Oui, parce que même si la Cour suprême lui met une monumentale claque juridique, Trump a encore tout un arsenal de vieilles lois poussiéreuses dans ses tiroirs : Section 301, Section 232, Section 122, Section 338 — on dirait presque les épisodes d’une série Netflix intitulée “Tariffs Forever”. Autrement dit : le Président peut continuer à taxer tout ce qui bouge, il devra juste changer le prétexte légal. Et lui ne voit pas le problème, bien sûr. Dans une interview surréaliste sur Fox News, Trump a déclaré que si la Cour suprême annulait ses tarifs, ce serait “dévastateur pour le pays”. Il a même ajouté que sans lui, le monde entier serait en dépression. Oui, le monde entier. Rien que ça. Il devrait donc assez logiquement choper le Nobel d’économie l’année prochaine.

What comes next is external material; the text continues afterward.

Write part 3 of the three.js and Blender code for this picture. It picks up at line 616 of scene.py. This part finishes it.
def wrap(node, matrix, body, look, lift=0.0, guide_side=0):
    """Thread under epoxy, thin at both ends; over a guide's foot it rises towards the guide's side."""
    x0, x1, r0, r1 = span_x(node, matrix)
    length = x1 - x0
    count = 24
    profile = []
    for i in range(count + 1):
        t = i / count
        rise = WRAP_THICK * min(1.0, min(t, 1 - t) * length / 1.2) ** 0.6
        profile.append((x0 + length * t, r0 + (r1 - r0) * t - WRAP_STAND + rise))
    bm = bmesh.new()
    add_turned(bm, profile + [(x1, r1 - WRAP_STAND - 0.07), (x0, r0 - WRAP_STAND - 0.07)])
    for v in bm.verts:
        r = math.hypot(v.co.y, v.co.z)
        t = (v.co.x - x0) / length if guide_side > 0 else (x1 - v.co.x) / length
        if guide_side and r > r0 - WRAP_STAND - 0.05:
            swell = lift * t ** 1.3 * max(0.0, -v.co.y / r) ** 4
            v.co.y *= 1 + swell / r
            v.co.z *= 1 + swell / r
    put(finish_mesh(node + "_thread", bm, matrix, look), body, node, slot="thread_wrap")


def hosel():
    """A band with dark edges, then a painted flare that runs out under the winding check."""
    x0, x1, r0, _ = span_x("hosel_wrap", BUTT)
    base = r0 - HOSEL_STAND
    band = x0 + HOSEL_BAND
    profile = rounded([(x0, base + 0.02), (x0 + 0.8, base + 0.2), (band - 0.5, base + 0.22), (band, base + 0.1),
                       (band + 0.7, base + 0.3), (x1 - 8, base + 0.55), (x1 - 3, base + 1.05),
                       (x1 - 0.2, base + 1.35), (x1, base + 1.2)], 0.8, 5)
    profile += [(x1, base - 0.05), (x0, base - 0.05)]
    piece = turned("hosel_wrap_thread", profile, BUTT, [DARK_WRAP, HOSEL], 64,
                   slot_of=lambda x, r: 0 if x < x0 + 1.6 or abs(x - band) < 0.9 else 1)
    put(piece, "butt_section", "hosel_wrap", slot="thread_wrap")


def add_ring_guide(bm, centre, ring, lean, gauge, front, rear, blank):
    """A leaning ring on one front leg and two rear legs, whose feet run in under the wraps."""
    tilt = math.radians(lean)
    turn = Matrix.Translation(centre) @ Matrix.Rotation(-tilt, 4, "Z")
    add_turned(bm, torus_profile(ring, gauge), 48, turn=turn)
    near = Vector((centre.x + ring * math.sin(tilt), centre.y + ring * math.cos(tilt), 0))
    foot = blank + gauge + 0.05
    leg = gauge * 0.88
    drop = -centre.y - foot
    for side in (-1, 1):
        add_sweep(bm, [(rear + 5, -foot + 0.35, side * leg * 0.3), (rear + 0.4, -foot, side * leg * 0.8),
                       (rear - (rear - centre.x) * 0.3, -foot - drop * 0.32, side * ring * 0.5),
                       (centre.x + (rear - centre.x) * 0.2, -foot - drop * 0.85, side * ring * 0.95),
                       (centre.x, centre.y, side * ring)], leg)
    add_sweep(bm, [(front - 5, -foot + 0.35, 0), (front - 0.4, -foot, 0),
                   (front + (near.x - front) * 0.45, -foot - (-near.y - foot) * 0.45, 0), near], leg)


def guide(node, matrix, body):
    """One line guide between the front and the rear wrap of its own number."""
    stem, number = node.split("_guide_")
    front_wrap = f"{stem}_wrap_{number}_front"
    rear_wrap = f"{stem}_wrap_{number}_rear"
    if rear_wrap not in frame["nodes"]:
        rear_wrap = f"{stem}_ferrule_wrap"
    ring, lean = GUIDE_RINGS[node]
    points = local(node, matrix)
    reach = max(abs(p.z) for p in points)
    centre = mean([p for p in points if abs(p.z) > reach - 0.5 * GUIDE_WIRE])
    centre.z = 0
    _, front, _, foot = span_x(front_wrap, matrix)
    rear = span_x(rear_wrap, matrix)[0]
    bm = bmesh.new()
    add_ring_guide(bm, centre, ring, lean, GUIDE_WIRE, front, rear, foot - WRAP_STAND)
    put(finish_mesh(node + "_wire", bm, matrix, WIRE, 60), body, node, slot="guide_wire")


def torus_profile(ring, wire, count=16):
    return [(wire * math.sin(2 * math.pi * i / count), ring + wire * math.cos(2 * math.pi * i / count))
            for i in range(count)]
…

Dans sa logique, les tarifs ne sont pas une taxe : ce sont une bénédiction divine. “Je l’ai fait pour le monde”, dit-il. Sauf que pendant qu’il prêche, les entreprises américaines, elles, comptent les dégâts. Des milliers de PME étranglées par des coûts d’importation absurdes, des conteneurs bloqués en Inde parce que les droits de douane coûtent plus cher que les produits qu’ils contiennent, et des patrons qui licencient à tour de bras. Une entrepreneuse californienne raconte qu’elle a dû virer sept de ses douze employés et augmenter deux fois ses prix juste pour survivre. Mais bon, selon Trump, tout ça, “c’est pour le bien du monde”.

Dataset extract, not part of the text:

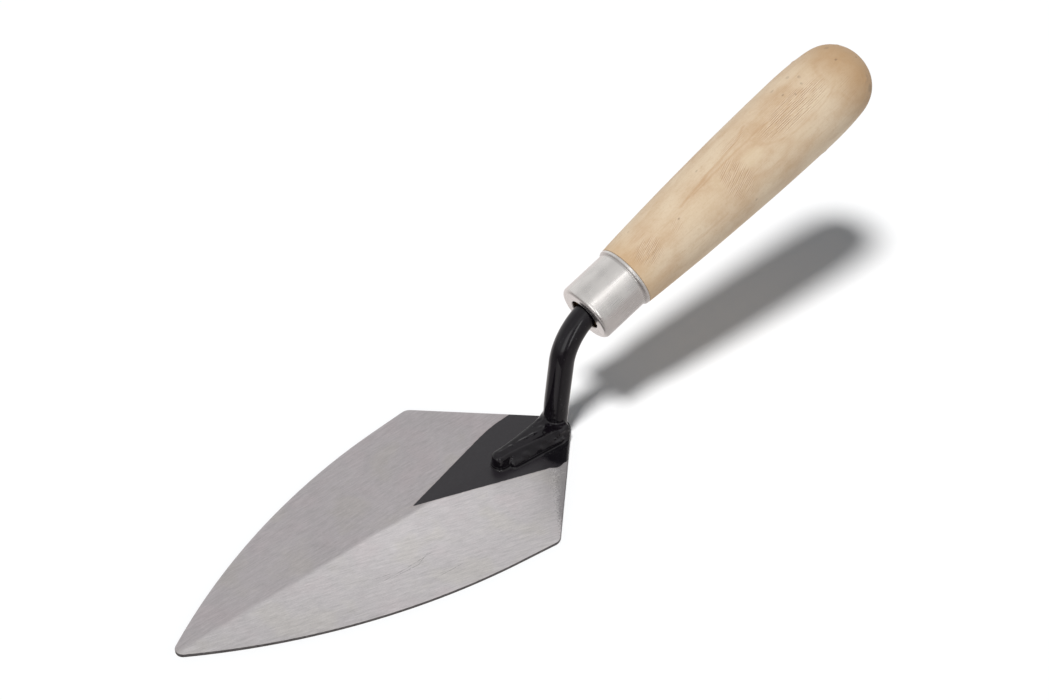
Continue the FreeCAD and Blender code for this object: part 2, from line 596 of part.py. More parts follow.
# bore that fits the tang, with a relieved mouth
sk = new_sketch(handle, "bore_profile", "XZ_Plane")
MB, MD = d("mouth_bore") / 2, d("mouth_depth")
RO, TS, TT = d("rod_diameter") / 2, d("tang_small") / 2, d("bore_end_gap")
polygon(sk, [(spig - 0.5, 0), (x2 + TT, 0), (x1 + 1, TS), (x1, TS), (x0, RO), (spig + MD, RO),
             (spig + MD, MB), (spig - 0.5, MB)],
        [(SPX + " - 0.5", "0"),
         ("Dims.tang_straight + Dims.tang_taper + Dims.tang_point + Dims.bore_end_gap", "0"),
         ("Dims.tang_straight + Dims.tang_taper + 1", "Dims.tang_small / 2"),
         ("Dims.tang_straight + Dims.tang_taper", "Dims.tang_small / 2"),
         ("Dims.tang_straight", "Dims.rod_diameter / 2"),
         (SPX + " + Dims.mouth_depth", "Dims.rod_diameter / 2"),
         (SPX + " + Dims.mouth_depth", "Dims.mouth_bore / 2"),
         (SPX + " - 0.5", "Dims.mouth_bore / 2")])
bore = handle.newObject("PartDesign::Groove", "tang_bore")
bore.Profile = sk
bore.ReferenceAxis = (sk, ["H_Axis"])
bore.Angle = 360
doc.recompute()
if not bore.Shape.Volume < solid_volume - 100:
    raise RuntimeError("the bore cut nothing")

# the ferrule and the handle lie along the tang's axis
for body in (ferrule, handle):
    body.Placement = Placement(rim, Rotation(V(0, 1, 0), 180 + d("handle_tilt")))
    body.setExpression("Placement.Base.x", "Dims.rim_x")
    body.setExpression("Placement.Base.z", "Dims.rim_z")
    body.setExpression("Placement.Rotation.Angle", "(180 + Dims.handle_tilt) * 1 deg")
doc.recompute()

# ---------------------------------------------------------------- checks and export
for obj in doc.Objects:
    if "Invalid" in obj.State or "Error" in obj.State:
        raise RuntimeError("%s failed: %s" % (obj.Name, obj.State))
nodes = [blade, shank, weld, ferrule, handle]
for obj in nodes:
    shape = obj.Shape
    if shape.isNull() or not shape.isValid() or not shape.Solids:
        raise RuntimeError(obj.Label + " has no valid solid")
    print("%-10s solids %d volume %9.2f  x %7.2f..%7.2f y %6.2f..%6.2f z %6.2f..%6.2f" % (
        obj.Label, len(shape.Solids), shape.Volume, shape.BoundBox.XMin, shape.BoundBox.XMax,
        shape.BoundBox.YMin, shape.BoundBox.YMax, shape.BoundBox.ZMin, shape.BoundBox.ZMax))
for i in range(len(nodes)):
    for j in range(i + 1, len(nodes)):
        common = nodes[i].Shape.common(nodes[j].Shape)
        if common.Volume > 0.01:
            print("overlap %s / %s: %.3f mm3" % (nodes[i].Label, nodes[j].Label, common.Volume))
for obj in nodes:
    obj.Shape.exportStep("parts/%s.step" % obj.Label)
print("wrote", len(nodes), "parts")
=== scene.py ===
import math
import bpy
import numpy as np
from mathutils import Matrix, Vector


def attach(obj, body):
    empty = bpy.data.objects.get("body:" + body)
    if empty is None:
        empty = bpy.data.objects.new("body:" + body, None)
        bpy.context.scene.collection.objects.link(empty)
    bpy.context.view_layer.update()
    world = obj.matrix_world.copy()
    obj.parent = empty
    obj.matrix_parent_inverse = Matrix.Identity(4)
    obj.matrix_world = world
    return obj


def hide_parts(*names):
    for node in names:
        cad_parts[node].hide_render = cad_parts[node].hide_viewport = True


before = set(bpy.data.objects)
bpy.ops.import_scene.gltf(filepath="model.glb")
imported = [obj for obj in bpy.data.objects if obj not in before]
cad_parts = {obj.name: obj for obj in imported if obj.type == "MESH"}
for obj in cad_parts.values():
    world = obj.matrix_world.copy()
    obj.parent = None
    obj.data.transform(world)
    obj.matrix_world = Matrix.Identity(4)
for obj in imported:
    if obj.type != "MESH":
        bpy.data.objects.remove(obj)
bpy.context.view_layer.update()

# Brick trowel: the looks. Millimetres in the mesh code, metres in Blender, in the row's frame:
# +X heel to tip, +Z up, Y across, the origin under the blade's widest line.

# ------------------------------------------------------------------ dimensions, mm
TILT = math.radians(20.45)
LEAN = math.radians(6.7)
RIM = np.array([-55.95, 0.0, 45.85])
BACK = np.array([-math.cos(TILT), 0.0, math.sin(TILT)])       # the handle's axis, towards the butt
ACROSS = np.array([0.0, 1.0, 0.0])
BELOW = np.cross(BACK, ACROSS)                                 # square to both, pointing down and back
HEEL, TIP, HALF = 35.75, 107.25, 35.75
RIDGE0, RIDGE1, SLOPE = 1.7, 1.1, 0.0171
ROD_R = 3.76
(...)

Côté macro, c’est aussi le flou artistique. Si la Cour suprême invalide l’IEEPA, plus de 100 milliards de dollars de droits de douane pourraient être remboursés. De quoi faire hurler le Trésor américain, qui s’est habitué à encaisser la manne tarifaire pour boucher un déficit budgétaire toujours aussi abyssal. Et s’il faut rembourser tout ce beau monde, on risque d’avoir un joli trou dans la caisse. Aujourd’hui, la probabilité que la Cour Suprême aille dans le sens de Trump est tombée à 27%. Et tout ce merdier fait plaisir aux marchés qui ont trouvé un bon prétexte pour ne plus parler des shorts de Michael Burry.